Background information
- Also known as: Eddy Wally, "Wow!" Guy
- Born: Eduard Van De Walle 12 July 1932 Zelzate, East Flanders, Belgium
- Died: 6 February 2016 (aged 83) Zelzate, Belgium
- Genres: Pop, schlager
- Occupations: Musician, singer-songwriter, producer, actor
- Instrument: Vocals
- Years active: 1959–2012
- Website: http://www.eddywally.be

= Eddy Wally =

Belgian singer

Eduard Van De Walle (12 July 1932 – 6 February 2016), known by his stage name Eddy Wally, was a Belgian schlager singer and actor from Zelzate, East Flanders, and the once self-proclaimed "Voice of Europe".

Wally enjoyed a somewhat polarizing reputation in Flanders, with most of his songs being characterized as unintentional comedy. Due to his limited vocal talent and naïve, cheesy lyrics, he could be compared with an outsider musician. On the other hand, he managed to sustain a successful career in the Flemish media for half a century. Wally also toured worldwide, including China, Australia, all of Europe, the United States, and the USSR. As Eddy Wally was short, he tended to use outside chairs in his act.

Eddy Wally was best known for his song "Chérie" which became a double-platinum hit. Wally was also known for "Ik spring uit een vliegmachien" ("I'll jump out of an aeroplane"), and "Dans Mi Amor".

==Attire and cultural iconography==
On and off stage, Wally usually wore flashy, shiny, expensive outfits, characterized by a camp and kitsch style reminiscent of Liberace. In 2004, Eddy Wally's wardrobe was acquired by the Stedelijk Modemuseum van Hasselt, and was displayed under the title "Eddy Wally's Geweldige Garderobe". The exhibition comprised 115 custom made outfits, valued at up to $5,300 apiece.

In October 2009, famed Belgian artist Kamagurka proclaimed:

Eddy Wally is pop art.

It is still discussed whether or not the character of Eddy Wally was an act. Jan Van Rompaey, a former host of many human-interest programs and talk shows on Belgian television, interviewed Wally many times. According to him, Wally had a limited vocabulary and was not an act, although he exaggerated his eccentricity. Kamagurka reached a similar conclusion and insinuated Wally acted strange "because people expected this from a famous person". Kamagurka also revealed Wally had some kind of dyslexia and wrote all of his lyrics in his own phonetic transcription language.

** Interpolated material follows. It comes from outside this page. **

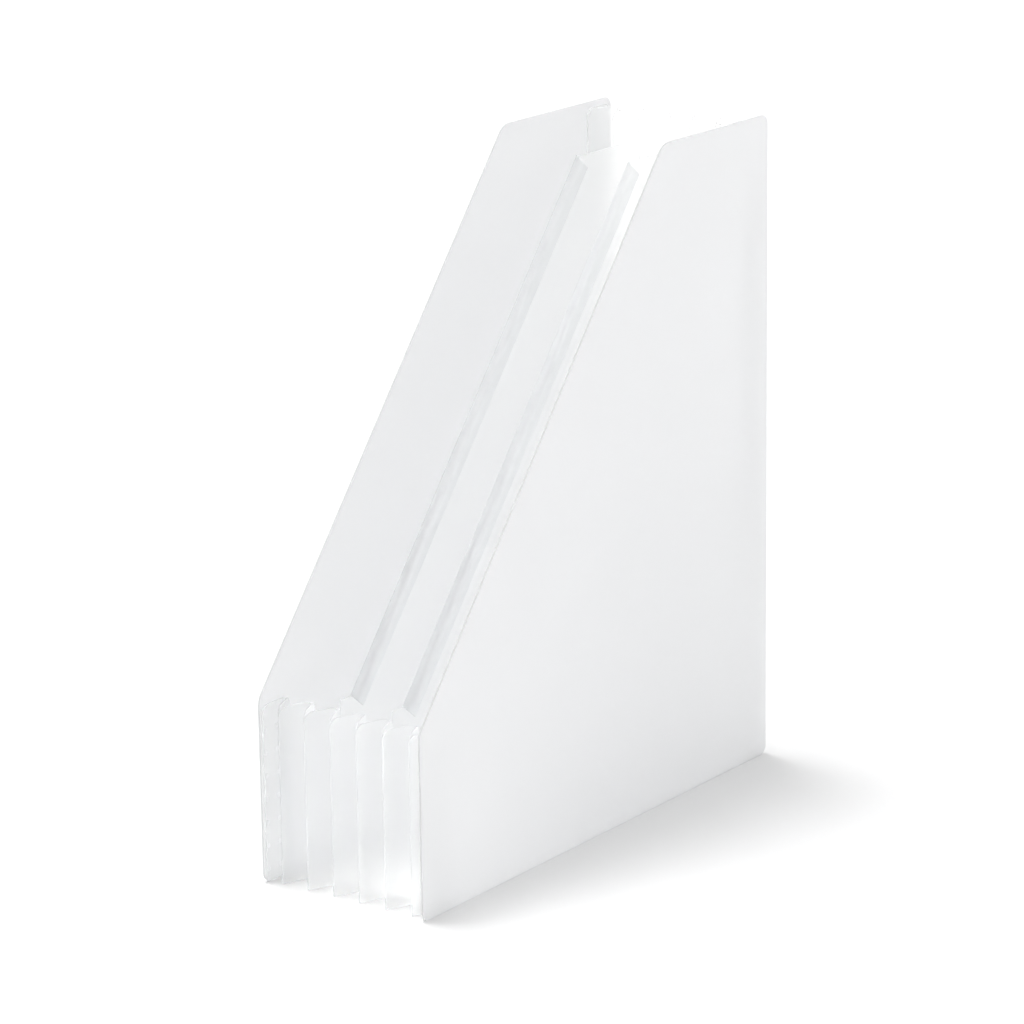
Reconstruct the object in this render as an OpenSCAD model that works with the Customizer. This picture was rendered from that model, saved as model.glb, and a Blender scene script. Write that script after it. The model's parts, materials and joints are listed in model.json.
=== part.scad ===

Wally also had trouble learning scripted lines, even the simplest ones.

Wally was also known for a video posted on YouTube in 2007 by a person from the community of him exclaiming "Wow" and winking. This had gained worldwide recognition and had become a meme, which many other YouTube users began to use in their videos for comedy.

At some point in time, the novelist Deborah Bishop was writing a biography of Wally, entitled Wow!.

==Background==
Eddy Wally's first job was a market trader selling handbags. In the 1960s, he became popular after his association with Dutch producer Johnny Hoes. He even had his own disco "Chérie-Paris Las Vegas", first known as "Eddy Wally's Texas Bar".

Eddy Wally used to be a regular feature on the UK television programme Eurotrash, where he was renowned for his eccentric dress sense.

==Honours==
- A main-belt asteroid is named after Eddy Wally (9205 Eddywally). It is in orbit around the Sun between Mars and Jupiter.
- Knight of the Order of Leopold, by Royal Decree of 2005.

==Death==
Wally died on 6 February 2016, aged 83, following a stroke.